Just remember to take it down (or hold onto it) during strong winds and don’t leave it up while unattended or your chair could blow over in the wind.
13) Park in the Shade
This one seems so obvious that I almost forgot to add it to the list.
But taking advantage of natural shade thrown by trees or other structures is a great way to help keep your campsite cool.
You may not be able to choose a shady campsite in a packed campground, but it is something to keep in mind.
How to get shade inside your RV
So far we’ve looked at some ways to create shade for outside our RV. Below are 3 ways to help get some shade and make the inside of your RV cooler.
Reflective Window Covers
Reflective window covers are an effective option for blocking sunlight and heat from entering your RV. These covers are made of reflective material that helps to reduce heat buildup inside the RV, keeping it cooler during hot weather.

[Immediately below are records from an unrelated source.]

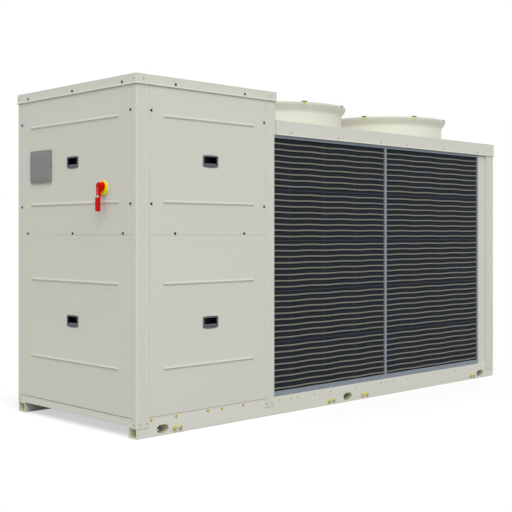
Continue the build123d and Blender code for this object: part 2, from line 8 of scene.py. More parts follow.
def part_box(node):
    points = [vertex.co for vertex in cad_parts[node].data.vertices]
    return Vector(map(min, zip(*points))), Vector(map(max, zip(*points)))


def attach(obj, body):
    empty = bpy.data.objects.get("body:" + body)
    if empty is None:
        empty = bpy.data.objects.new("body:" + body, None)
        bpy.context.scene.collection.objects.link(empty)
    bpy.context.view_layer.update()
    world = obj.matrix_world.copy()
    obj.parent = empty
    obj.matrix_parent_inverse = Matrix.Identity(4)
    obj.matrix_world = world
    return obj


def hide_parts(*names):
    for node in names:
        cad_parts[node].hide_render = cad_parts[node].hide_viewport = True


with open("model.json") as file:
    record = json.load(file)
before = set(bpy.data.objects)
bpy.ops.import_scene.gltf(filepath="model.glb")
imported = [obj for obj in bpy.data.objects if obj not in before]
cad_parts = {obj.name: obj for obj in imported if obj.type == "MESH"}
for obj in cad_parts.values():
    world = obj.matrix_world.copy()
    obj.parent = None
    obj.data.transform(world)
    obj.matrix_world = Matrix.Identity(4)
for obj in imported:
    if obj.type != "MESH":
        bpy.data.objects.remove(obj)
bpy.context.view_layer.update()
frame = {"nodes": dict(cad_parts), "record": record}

bl_info = {
    "name": "Air-cooled chiller",
    "version": (1, 0, 0),
    "blender": (4, 5, 0),
    "location": "3D View > Sidebar > Chiller",
    "description": "Dresses the packed chiller with sheet metal, coils, guards, screws and finishes",
    "category": "Object",
}

SLOTS = {part["node"]: part["material_slot"] for part in frame["record"]["subparts"]}
BODY = "chiller"

# How far the covers stand out from the side planes and the rails stand back
COVER_PROUD = 0.003
RAIL_BACK = 0.003

# Corner of the base at the control end and the front side, from which places are measured
RAIL_CORNER = Vector((RAIL_BACK, RAIL_BACK, 0.0))
BASE = Vector(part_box("base_rail_front")[0]) - RAIL_CORNER
BASE_LENGTH, BASE_WIDTH = (Vector(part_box("base_rail_rear")[1]) + RAIL_CORNER - BASE).xy

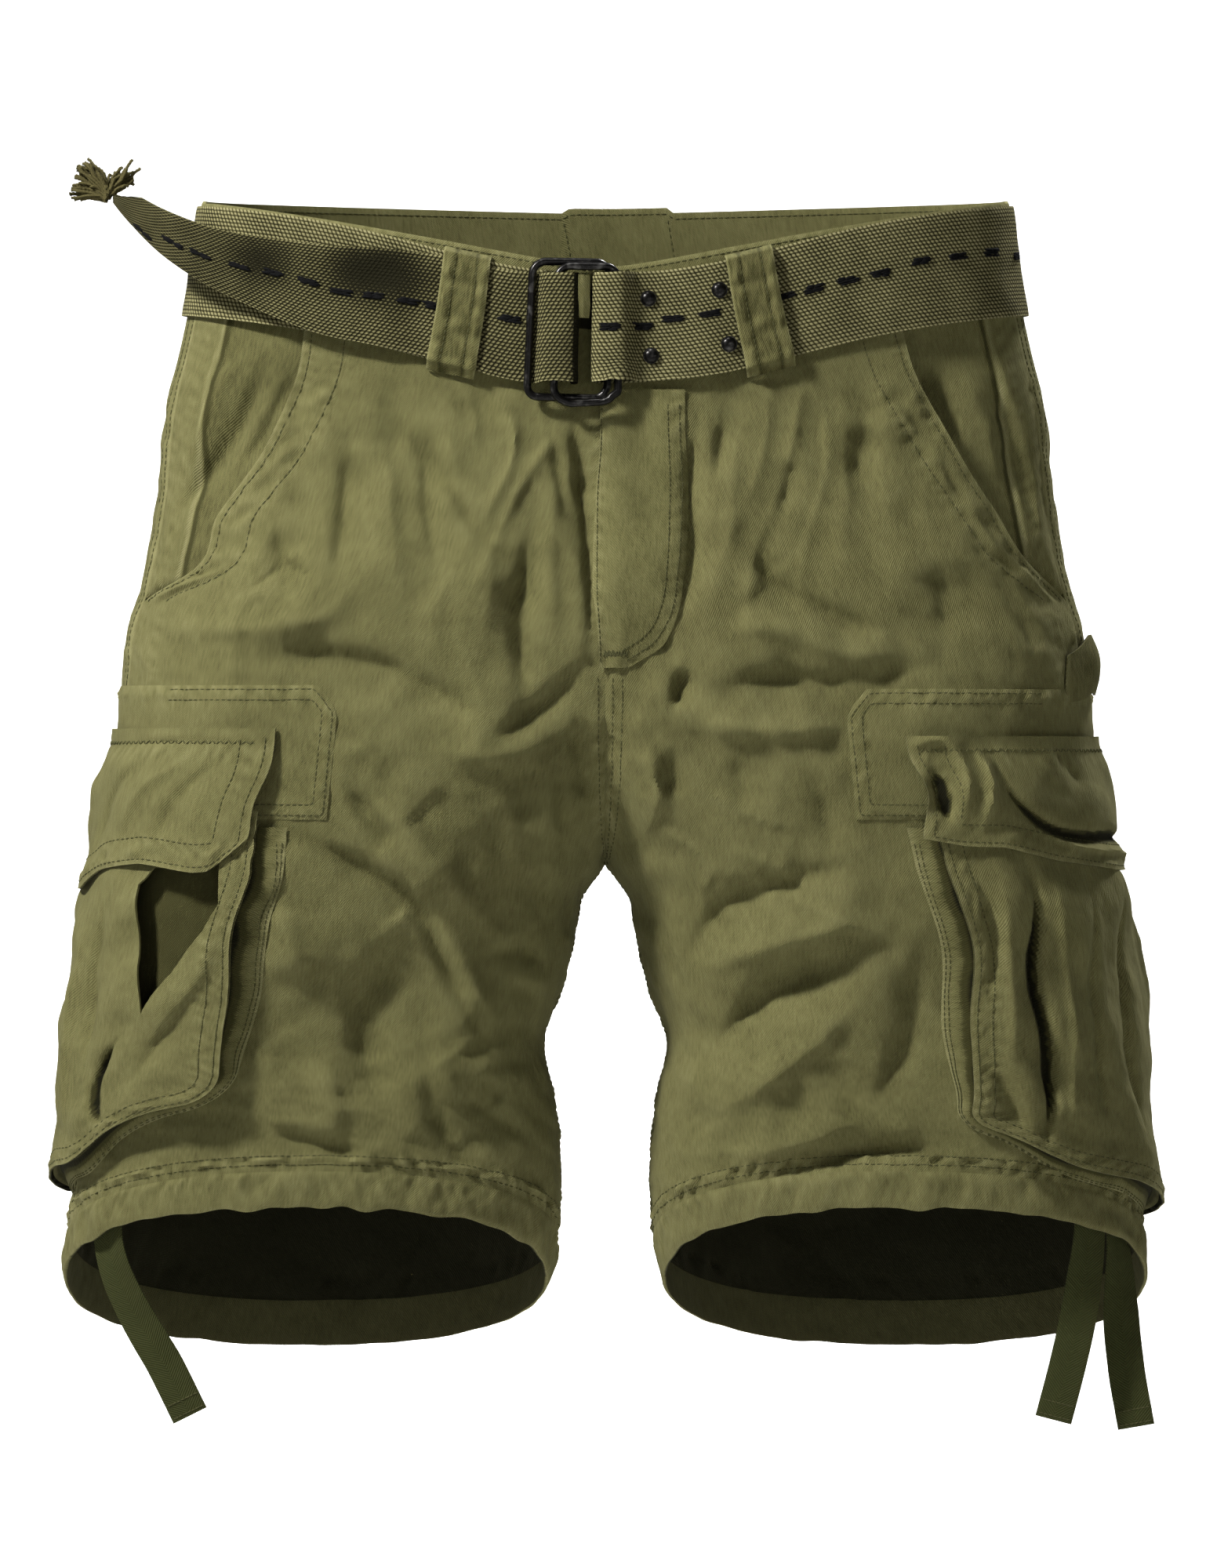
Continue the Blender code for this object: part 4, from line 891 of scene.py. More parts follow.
def tape_paint():
    """Herringbone tape, darker than the twill."""
    paint = Paint("tape", Roughness=0.9, Specular_IOR_Level=0.08)
    u, v = paint.cloth_place()
    weave = ribs(paint, v + paint.maths("ABSOLUTE", u) * 0.9, 1.5)
    fleck = paint.noise(1800, 3.0, uv=True)
    shade = weave * 0.5 + fleck * 0.8 - 0.1
    paint.feed("Base Color", paint.blend(paint.grey_ramp(shade, 0.1, 1.0), TAPE_DARK, TAPE_PALE))
    paint.bump(weave + fleck * 0.4, 0.6, 0.0004)
    return paint.material


def thread_paint(name, colour):
    paint = Paint(name, Roughness=0.85, Specular_IOR_Level=0.1)
    twist = paint.noise(1500, 2.0)
    dark = tuple(0.55 * c for c in colour)
    paint.feed("Base Color", paint.blend(paint.grey_ramp(twist, 0.3, 0.7), dark, colour))
    return paint.material


def metal_paint():
    """Gunmetal plate, rubbed paler where it is handled."""
    paint = Paint("gunmetal", Metallic=0.9)
    rub = paint.noise(220, 4.0)
    grain = paint.noise(3000, 2.0)
    paler_by = paint.grey_ramp(rub, 0.5, 0.75)
    paint.feed("Base Color", paint.blend(paler_by, PLATE, PLATE_RUBBED))
    paint.feed("Roughness", 0.22 + 0.14 * grain + 0.1 * paler_by)
    return paint.material


TWILL = (twill_paint("olive_twill"), "twill")
# a copy of the twill painted paler, as lit
TWILL_PAINTED_LIT = (twill_paint("olive_twill_pale", 0.12), "twill_light")
WEBBING = (webbing_paint(), "webbing")
TAPE = (tape_paint(), "tape")
SEWING = (thread_paint("sewing_thread", THREAD), "twill")
BLACK_THREAD = (thread_paint("black_thread", THREAD_BLACK), "webbing")
METAL = (metal_paint(), "gunmetal")
YARN = (thread_paint("frayed_yarn", YARN_BROWN), "webbing")


# ---------------------------------------------------------------- camera, light and stage
FRAME_LONG = 800.0                       # mm seen along the frame's long side, at y = 0
CAMERA_AT = (-1.2, -10000.0, -286.0)
SENSOR = 36.0


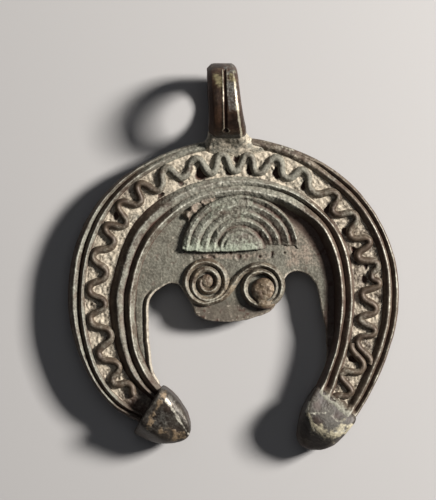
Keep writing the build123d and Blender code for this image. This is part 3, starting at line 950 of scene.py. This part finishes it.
def fan_ridge(plan):
    """Height share of the ridges: from crack to crack each rises to a crest that leans to the right."""
    offset = plan - FAN_CENTRE
    turn = np.arctan2(offset[:, 1], offset[:, 0])
    crest = FAN_CREST + FAN_CREST_LEAN * np.cos(turn)
    sharp = 0.5 + 0.3 * ease(np.cos(turn), -0.2, 0.7)
    share = np.full(len(plan), 0.9)
    inner = np.full(len(plan), FAN_CORE)
    for k, (step, squash) in enumerate(FAN_STEPS):
        radius = np.hypot(offset[:, 0], offset[:, 1] / squash)
        foot = waver(turn * step, (0.12, 2.4, 410 + k), (0.06, 0.8, 415 + k), start=step)
        part = (radius - inner) / (foot - inner)
        ridge = np.clip(np.minimum(part / crest, (1 - part) / (1 - crest)), 0, 1) ** sharp
        # the innermost is a low dome with a faint ring sunk in it
        if k == 0:
            ridge = 0.9 - 0.9 * ease(part, 0.6, 1.0) - 0.35 * hump(part, 0.4, 0.14) * ease(turn, 0.5, 1.1)
        share = np.where(part > 0, np.where(part < 1, ridge, 0), share)
        inner = foot
    return share


def fan_foot(plan):
    """1 along the left of the flat side, where the ridges sink into an even edge."""
    return ease(plan[:, 1] - FAN_CENTRE[1], 1.1, 0.2) * ease(plan[:, 0], 1.0, -2.0)


def fan_worn(plan):
    """1 at the top, right of the middle, where the ridges are worn down."""
    x, y = plan.T
    return ease(y, 5.0, 9.0) * between(x, -3.0, 0.0, 2.5, 4.5)


def fan_lump(plan, reach):
    """A bell over the lump on the left ridges."""
    return hump(np.hypot(*(plan - FAN_LUMP).T), 0, reach)


def fan_top(plan, depth):
    """The body of the fan, lower to the right, with its ridges and a grainy skin."""
    x, y = plan.T
    at = flat_points(plan)
    low = ease(x, 4.0, 6.0) * ease(y, 3.6, 2.0)
    worn = fan_worn(plan)
    body = FAN_LEVEL - 0.15 * ease(x, 0.0, 9.0) - 0.4 * low + 0.3 * fan_lump(plan, 0.8)
    share = np.maximum(fan_ridge(plan), np.maximum(0.6 * worn, 0.85 * fan_foot(plan)))
    ridges = FAN_RIDGE_HEIGHT * share * (1 - 0.7 * low)
    return body + ridges + 0.09 * rough(at, 1.0, 421) + (0.07 + 0.05 * worn) * rough(at, 0.45, 425, 2)


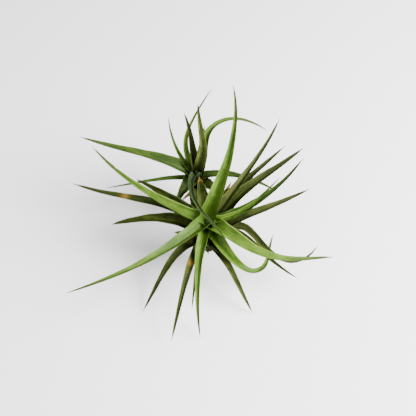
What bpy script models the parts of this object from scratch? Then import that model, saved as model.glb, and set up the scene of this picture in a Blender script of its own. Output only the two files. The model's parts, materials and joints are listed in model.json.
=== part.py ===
"""Air plant: two leafy rosettes and a small side shoot, resting on the runner and the lowest leaf tips.

Every leaf is one solid: a folded channel section carried along a curved midrib that grows out of a stem.
Metres, +Z up.
"""
import math
from collections import namedtuple

import bpy
import numpy as np
from mathutils import Vector

MM = 0.001
NAME = "air_plant"

# ---- stems -------------------------------------------------------------------------------------------------
# (radius, height) down the main stem's outside, from its domed top to the butt where it broke off
MAIN_STEM_PROFILE = ((0, 47), (2.0, 46.4), (3.2, 44), (4.2, 36), (4.8, 27), (4.5, 21), (3.4, 16), (0, 16))
MAIN_STEM_SIDES = 16
# centre points (x, y, z) of the runner: it dips to the table, lies back along it, then turns up into the pup
PUP_STEM_POINTS = ((-2.15, 4.65, 20.5), (-2.6, 9.2, 18.4), (-1.5, 15.5, 11.5), (0.5, 23, 5.2), (-1, 33, 4.2),
                   (-5.5, 42.5, 8), (-8.2, 49.5, 17.5), (-8.5, 53, 29), (-8, 54, 41))
PUP_STEM_RADII = (2.4, 2.8, 3.2, 3.6, 3.8, 3.8, 3.8, 3.4, 2.2)
# centre points of the short side shoot between the two rosettes
BUD_STEM_POINTS = ((-2.25, 4.7, 27), (-3.2, 9.5, 27.5), (-3, 13, 30.5), (-2.5, 15.5, 36))
BUD_STEM_RADII = (1.6, 2.0, 2.0, 1.4)
SIDE_STEMS = {"pup": (PUP_STEM_POINTS, PUP_STEM_RADII), "bud": (BUD_STEM_POINTS, BUD_STEM_RADII)}
SIDE_STEM_STATIONS = 16        # centre points along each side stem
STEM_TO_ORIGIN = (5, -8)       # from the origin, under the middle of the plant's spread, to the main stem

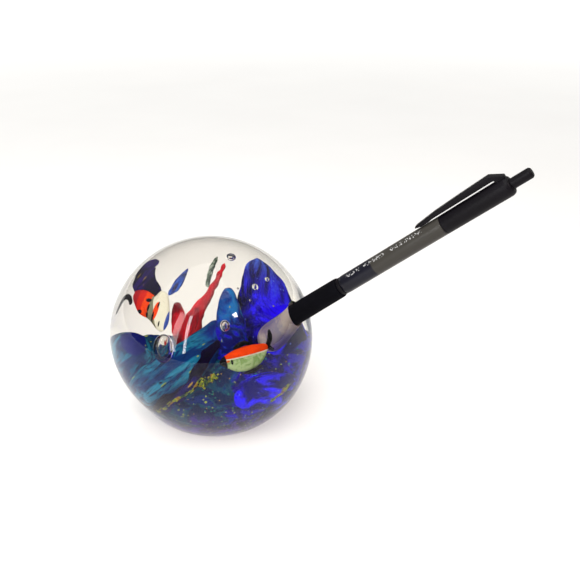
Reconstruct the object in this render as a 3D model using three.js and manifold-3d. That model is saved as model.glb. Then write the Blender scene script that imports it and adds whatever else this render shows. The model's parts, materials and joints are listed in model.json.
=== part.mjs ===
// A hand-blown glass reef paperweight with a pen socket, and the retractable pen that stands in it.
// Millimetres, +Z up. The origin is the centre of the flat base, the reef's front faces -Y, and the pen
// leans to +X and a little to -Y.
import * as THREE from 'three';
import { mergeVertices } from 'three/addons/utils/BufferGeometryUtils.js';
import Module from 'manifold-3d';

const wasm = await Module();
wasm.setup();

// Driving dimensions ---------------------------------------------------------------------------------
const GAP = 0.3;                 // clearance between pieces that meet

const GLOBE_R = 47;              // outer radius of the clear glass
const GLOBE_Z = 39;              // height of the globe's centre above the flat base
const LOWER_Z = 45.5;            // vertical semi-axis of the globe's lower half
const BASE_LEAN = 1.6;           // how far the base is pulled to one side of the globe's centre
const BASE_R = 21.5;             // radius of the ground flat
const BASE_EDGE_R = 2.2;         // rounding between the flat and the flank
const GATHER_R = 36;             // radius of the inner gather, where the coloured pieces are laid
const GLOBE_SIDES = 40;
const GATHER_SIDES = 30;

const REEF_FOOT_R = 16.5;        // the ground's disc in the flat base
const REEF_FOOT_Z = 7;
const REEF_LOW = 14;             // height of the ground at its front edge
const REEF_RIDGE = 17;           // how much higher its ridge is
const RIDGE_Y = 8;
const RIDGE_SPREAD = 24;
const REEF_CELLS = 12;

const MOUTH_EL = 25;             // where the socket's mouth is on the globe, and which way the pen leans
const PEN_TURN = -20.5;
const PEN_EL = 39;
const PEN_INSERT = 26.3;         // how much of the pen is inside the globe
const SOCKET_R = 5.2;            // the socket is in line with the pen
const SOCKET_LIP_R = 6;
const SOCKET_DEPTH = 30.4;

const PEN_LENGTH = 143;          // all along the pen from its nose
const NOSE_LENGTH = 12;
const GRIP_END = 51.2;
const HOUSING_START = 104;
const HOUSING_END = 134.5;
const CLIP_TAIL = 91.7;
const INK_LENGTH = 44;           // the refill is part used
const GRIP_R = 4.5;
const CORE_R = 3.4;              // barrel under the grip
const BARREL_R = 3.98;
const BORE_R = 2.75;
const BUTTON_R = 2.15;
const TIP_RECESS = 2;            // the ball's depth inside the nose with the point drawn in
const REFILL_R = 1.5;
const REFILL_START = 24;
const REFILL_END = 112;
const ROTOR_END = 118;
const SPRING_R = 2.0;
const SPRING_WIRE_R = 0.22;
const SPRING_TURNS = 7;
const SPRING_START = 9.6;
const PEN_SIDES = 20;

const rad = THREE.MathUtils.degToRad;
const v3 = (x, y, z) => new THREE.Vector3(x, y, z);
const v2 = (x, y) => new THREE.Vector2(x, y);
const CENTRE = v3(0, 0, GLOBE_Z);

// Solids ---------------------------------------------------------------------------------------------
function solid(geometry) {
  geometry.deleteAttribute('normal');
  geometry.deleteAttribute('uv');
  const merged = mergeVertices(geometry, 1e-4);
  const index = [...merged.index.array];
  const triVerts = [];
  for (let i = 0; i < index.length; i += 3) {
    const [a, b, c] = index.slice(i, i + 3);
    if (a !== b && b !== c && c !== a) triVerts.push(a, b, c);
  }
  return new wasm.Manifold(new wasm.Mesh({
    numProp: 3,
    vertProperties: new Float32Array(merged.attributes.position.array),
    triVerts: new Uint32Array(triVerts),
  }));
}

function meshGeometry(manifold) {
  const mesh = manifold.getMesh();
  const geometry = new THREE.BufferGeometry();
  geometry.setAttribute('position', new THREE.BufferAttribute(mesh.vertProperties, 3));
  geometry.setIndex(new THREE.BufferAttribute(mesh.triVerts, 1));
  geometry.computeVertexNormals();
  return geometry;
}

const joined = (solids) => solids.reduce((sum, next) => sum.add(next));

// The biggest body that a cut leaves, without its offcuts.
const mainBody = (manifold) => manifold.decompose().reduce(
  (big, next) => (next.volume() > big.volume() ? next : big));

// A turned shape about Z from (radius, height) points that run upwards.
function turned(points, sides) {
  return new THREE.LatheGeometry(points.map(([r, z]) => v2(r, z)), sides).rotateX(Math.PI / 2);
}

// A ball stretched to three semi-axes.
function ellipsoid(semi, wide = 14, high = 10) {
  return new THREE.SphereGeometry(1, wide, high).rotateX(Math.PI / 2).scale(semi.x, semi.y, semi.z);
}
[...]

This particular product is designed to cover the RV door’s window.
But you can buy rolls of reflective material – like Reflectix – and cut it to cover different windows too.
Blackout Window Shades
Installing blackout blinds inside an RV is a popular way to block the sun and darken the interior of an RV.
RV Vent Insulator
You can get these vent insulators to block out the sunlight coming your from your RV skylight or RV vent.
Want to see more ways to help keep your RV cool?
Thank you for checking out this article on RV shade ideas and ways to keep your campsite cooler.
The option you choose may depend on where you usually camp and the natural surrounds.
It’s tricky because some of the shade ideas that you tie up – such as shade sails and outdoor curtains – require something to tie them to: like trees. So if there are already trees at your campsite then why not just enjoy the shade these trees throw?
That’s a great point, but the trees or other structures near your campsite may not throw shade in the areas you want shaded.
Having some of these portable shade ideas in your camping gear is a good way to create shade in the places you desire it.
I hope this has helped you give you and will make your camping trips even more “cool”.